- _What to produce_
Start at the line containing "back_shell();" and stop at the line containing "bpy.data.objects.remove(obj)"; copy those lines exactly, both ends included, and no others.

- _Collected data_
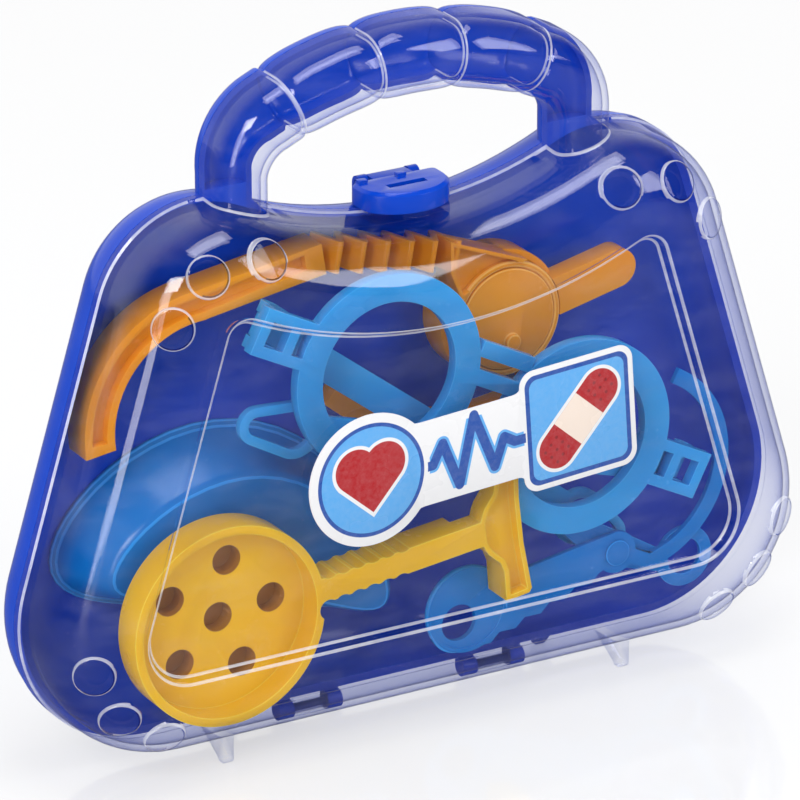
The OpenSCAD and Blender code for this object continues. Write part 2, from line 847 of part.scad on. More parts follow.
// Kidney outline: an ellipse, fatter at one end, whose ends curl down
function kidney(inset) =
    let (a = dish[0] - inset, b = dish[1] - inset, steps = 48)
        [for (i = [0:steps - 1])
            let (t = 360 * i / steps, u = cos(t))
                [a * u, b * (1 - dish_uneven * u) * sin(t) - dish_bend * u * u]];

function kidney_rings(levels) =
    [for (level = levels) [level[0], [for (p = kidney(level[1]))
        [dish_c[0] + p[0] * cos(dish_tilt) - p[1] * sin(dish_tilt),
            dish_c[1] + p[0] * sin(dish_tilt) + p[1] * cos(dish_tilt)]]]];

module kidney_dish() {
    floor_y = back_floor_y - dish_d;
    lip_w = 1.6;
    lip_d = 1.4;
    color(dish_blue)
        place()
            minkowski() {
                difference() {
                    skin(kidney_rings([[back_floor_y, 0], [back_floor_y - lip_d, 0],
                        [back_floor_y - lip_d - 0.2, lip_w], [floor_y + 1.5, dish_taper - 0.6],
                        [floor_y, dish_taper + 1]]));
                    skin(kidney_rings([[back_floor_y + 1, lip_w + dish_t],
                        [back_floor_y - lip_d, lip_w + dish_t], [floor_y + 2.4, dish_taper + 0.8],
                        [floor_y + dish_t, dish_taper + 2]]));
                }
            }
}

// ---------- toy hammer ----------

// Turns children in the X and Z plane about point c, from +X towards +Z
module rotate_about(c, a) {
    translate([c[0], 0, c[1]])
        rotate([0, -a, 0])
            translate([-c[0], 0, -c[1]])
                children();
}

module cup_cylinder(r, y, d) {
    translate([cup_c[0], y + d, cup_c[1]])
        rotate([90, 0, 0])
            cylinder(r = r, h = d, $fn = 96);
}

function mirror_across(p, a) =
    [p[0] * cos(2 * a) + p[1] * sin(2 * a), p[0] * sin(2 * a) - p[1] * cos(2 * a)];

// Head of the hammer seen from the front: a stepped edge below the bar, mirrored above it
module head_outline(grow) {
    below = [[1, -2.5], [2, -4.5], [3, -6], [6.2, -8.8], [7.3, -11.4], [8, -19.4], [14.5, -18.4],
        [15.2, -17.2], [12.7, -4.5]];
    above = [for (i = [len(below) - 1:-1:0]) mirror_across(below[i], bar_slope)];
    translate(head_c)
        offset(delta = grow)
            polygon(concat(below, above));
}

module reflex_hammer() {
    cup_wall = 2.2;
    floor_t = 2.2;
    back_t = 1.2;
    run = bar_to - bar_from;
    scallops = 6;
    scallop_from = 0.105;
    scallop_step = 0.085;
    scallop_bite = 0.5;
    hole_turn = 8;
    relief = [30, cup_d, 34];
    web_y = hammer_y + 3;
    color(yellow)
        place() {
            difference() {
                union() {
                    cup_cylinder(cup_r, hammer_y, cup_d);
                    cup_cylinder(cup_r - cup_wall, hammer_y + cup_d - fuse, back_t + fuse);
                    rib(bar_from, bar_to + [2, 0.2], bar_h, hammer_y, cup_d, ends = false);
                    slab(hammer_y, cup_d)
                        head_outline(0);
                }
                cup_cylinder(cup_r - cup_wall, hammer_y - 1, cup_d - floor_t + 1);
                cup_cylinder(hole_r, hammer_y - 1, cup_d + 1);
                for (i = [1:5])
                    rotate_about(cup_c, hole_turn + 72 * i)
                        translate([hole_ring_r, 0, 0])
                            cup_cylinder(hole_r, hammer_y - 1, cup_d + 1);
                for (i = [0:scallops - 1], edge = [-1, 1])
                    slab(hammer_y - 1, cup_d + 2)
                        translate(bar_from + run * (scallop_from + i * scallop_step)
                                + [0, edge * (bar_h / 2 + scallop_r - scallop_bite)])
                            circle(r = scallop_r, $fn = 24);
                slab(hammer_y - 1, web_y - hammer_y + 1)
                    head_outline(-1.3);
                translate([head_c[0] - 5, head_relief_y, head_c[1] - 9])
                    cube(relief);
            }
        }
}

// ---------- scissors ----------

module finger_loop(c) {
    translate(c)
        difference() {
            circle(r = loop_r[0], $fn = fine);
            circle(r = loop_r[1], $fn = fine);
        }
}

module scissors_half_a() {
    steps = 5;
    from = [17, 5.5];
    to = [53, 17.5];
    blade_from = -78;
    blade_to = 62;
    stairs = [for (i = [0:steps - 1]) each [from + (to - from) * i / steps,
        from + (to - from) * (i + 0.65) / steps - [0, 1.6]]];
    blade_start = blade_c + blade_arc_r * [cos(blade_from), sin(blade_from)];
    color(dish_blue)
        place() {
            difference() {
                union() {
                    slab(half_a_y, half_t) {
                        finger_loop(loop_a_c);
                        difference() {
                            polygon(concat([loop_a_c + [1, 7.4]], stairs,
                                [to, pivot_c + [4.6, 0], pivot_c + [0, 5.5]]));
                            translate(loop_a_c)
                                circle(r = loop_r[0] - 1, $fn = fine);
                        }
                        translate(pivot_c)
                            circle(r = 5.5, $fn = fine);
                    }
                    band_arc(blade_c, blade_arc_r + blade_w / 2, blade_w,
                        blade_from, blade_to, half_a_y, half_t);
                    rib(pivot_c, blade_start, blade_w, half_a_y, half_t);
                }
                slab(half_a_y - 1, half_t + 2)
                    translate(pivot_c)
                        circle(r = rivet_r, $fn = medium);
            }
        }
}

module scissors_half_b() {
    tip = pivot_c + [-26, 19];
    color(dish_blue)
        place()
            difference() {
                slab(half_b_y, half_t) {
                    finger_loop(loop_b_c);
                    translate(pivot_c)
                        circle(r = 5, $fn = fine);
                    polygon([pivot_c + [1, -4.8], loop_b_c - [loop_r[0] - 2, 3],
                        loop_b_c - [loop_r[0] - 1.5, -3], pivot_c + [3, 4]]);
                    polygon([pivot_c + [2.5, 4.2], tip + [1, 1.5], tip, pivot_c + [-3, -4]]);
                }
                slab(half_b_y - 1, half_t + 2)
                    translate(pivot_c)
                        circle(r = rivet_r + play, $fn = medium);
            }
}

module scissors_rivet() {
    head_r = 3.4;
    head_t = 0.7;
    front = half_a_y - head_t;
    back = half_b_y + half_t + 0.1;
    color(dish_blue)
        place() {
            slab(front, head_t)
                translate(pivot_c)
                    circle(r = head_r, $fn = medium);
            slab(front, back - front + head_t)
                translate(pivot_c)
                    circle(r = rivet_r, $fn = medium);
            slab(back, head_t)
                translate(pivot_c)
                    circle(r = head_r, $fn = medium);
        }
}

back_shell();
clear_cover();
latch();
label();
stethoscope_headset();
chest_piece();
diaphragm();
glasses_frame();
glasses_temple_left();
glasses_temple_right();
kidney_dish();
reflex_hammer();
scissors_half_a();
scissors_half_b();
scissors_rivet();
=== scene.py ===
"""Toy doctor case: looks for the bag-shaped box, its clear cover and the toy instruments inside."""

from math import acos, asin, atan2, cos, pi, radians, sin, sqrt

import bmesh
import bpy
from mathutils import Matrix, Vector


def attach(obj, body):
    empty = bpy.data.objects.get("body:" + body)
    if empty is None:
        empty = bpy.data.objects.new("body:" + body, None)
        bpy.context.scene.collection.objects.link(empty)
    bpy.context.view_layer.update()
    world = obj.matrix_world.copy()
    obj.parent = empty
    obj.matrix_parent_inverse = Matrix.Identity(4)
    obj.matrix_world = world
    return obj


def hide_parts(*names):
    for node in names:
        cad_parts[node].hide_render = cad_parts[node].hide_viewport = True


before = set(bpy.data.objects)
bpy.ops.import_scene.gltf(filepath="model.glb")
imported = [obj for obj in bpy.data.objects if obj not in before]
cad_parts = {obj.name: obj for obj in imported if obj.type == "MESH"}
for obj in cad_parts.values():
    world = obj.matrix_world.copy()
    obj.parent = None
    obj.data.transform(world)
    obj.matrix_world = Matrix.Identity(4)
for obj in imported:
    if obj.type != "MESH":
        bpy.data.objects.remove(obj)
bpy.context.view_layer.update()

# Everything is drawn on a board in millimetres: X across, Y up the case, Z out of the front.
# Height 0 is the body's bottom edge and depth 0 is the seam between the two halves.
SEAM_Y, FOOT_H = 5.015, 6.0
TO_FRAME = (
    Matrix.Scale(0.001, 4)
    @ Matrix.Translation((0, SEAM_Y, FOOT_H))
    @ Matrix.Rotation(pi / 2, 4, "X")
)

# Bag outline
BODY_W, BODY_H, WALL = 210.0, 135.0, 1.6
CORNER_R, SHOULDER_R, SHOULDER_X, DIP = 34.5, 28.0, 55.1, 12.0
CORNER_X, SHOULDER_Y = BODY_W / 2 - CORNER_R, BODY_H - SHOULDER_R
FLANK = Vector((CORNER_X - SHOULDER_X, CORNER_R - SHOULDER_Y))
FLANK_A = atan2(FLANK.y, FLANK.x) + acos((SHOULDER_R - CORNER_R) / FLANK.length)
SADDLE_R = (SHOULDER_X**2 + DIP**2) / (2 * DIP) - SHOULDER_R
SADDLE_Y = BODY_H - DIP + SADDLE_R
SADDLE_A = atan2(SADDLE_Y - SHOULDER_Y, -SHOULDER_X)
CORNER_STEPS, SHOULDER_STEPS, SADDLE_STEPS = 26, 22, 12

# Depths of the two halves
COVER_D, COVER_EDGE, DRAFT = 25.5, 16.0, 0.4
PANEL_INSET, PANEL_D = 22.6, 2.4
BACK_D, BACK_EDGE = 16.5, 13.5
BEAD_W, BEAD_H, SEAM_GAP = 2.0, 0.5, 0.2
SEAM = SEAM_GAP / 2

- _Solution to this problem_
back_shell();
clear_cover();
latch();
label();
stethoscope_headset();
chest_piece();
diaphragm();
glasses_frame();
glasses_temple_left();
glasses_temple_right();
kidney_dish();
reflex_hammer();
scissors_half_a();
scissors_half_b();
scissors_rivet();
=== scene.py ===
"""Toy doctor case: looks for the bag-shaped box, its clear cover and the toy instruments inside."""

from math import acos, asin, atan2, cos, pi, radians, sin, sqrt

import bmesh
import bpy
from mathutils import Matrix, Vector


def attach(obj, body):
    empty = bpy.data.objects.get("body:" + body)
    if empty is None:
        empty = bpy.data.objects.new("body:" + body, None)
        bpy.context.scene.collection.objects.link(empty)
    bpy.context.view_layer.update()
    world = obj.matrix_world.copy()
    obj.parent = empty
    obj.matrix_parent_inverse = Matrix.Identity(4)
    obj.matrix_world = world
    return obj


def hide_parts(*names):
    for node in names:
        cad_parts[node].hide_render = cad_parts[node].hide_viewport = True


before = set(bpy.data.objects)
bpy.ops.import_scene.gltf(filepath="model.glb")
imported = [obj for obj in bpy.data.objects if obj not in before]
cad_parts = {obj.name: obj for obj in imported if obj.type == "MESH"}
for obj in cad_parts.values():
    world = obj.matrix_world.copy()
    obj.parent = None
    obj.data.transform(world)
    obj.matrix_world = Matrix.Identity(4)
for obj in imported:
    if obj.type != "MESH":
        bpy.data.objects.remove(obj)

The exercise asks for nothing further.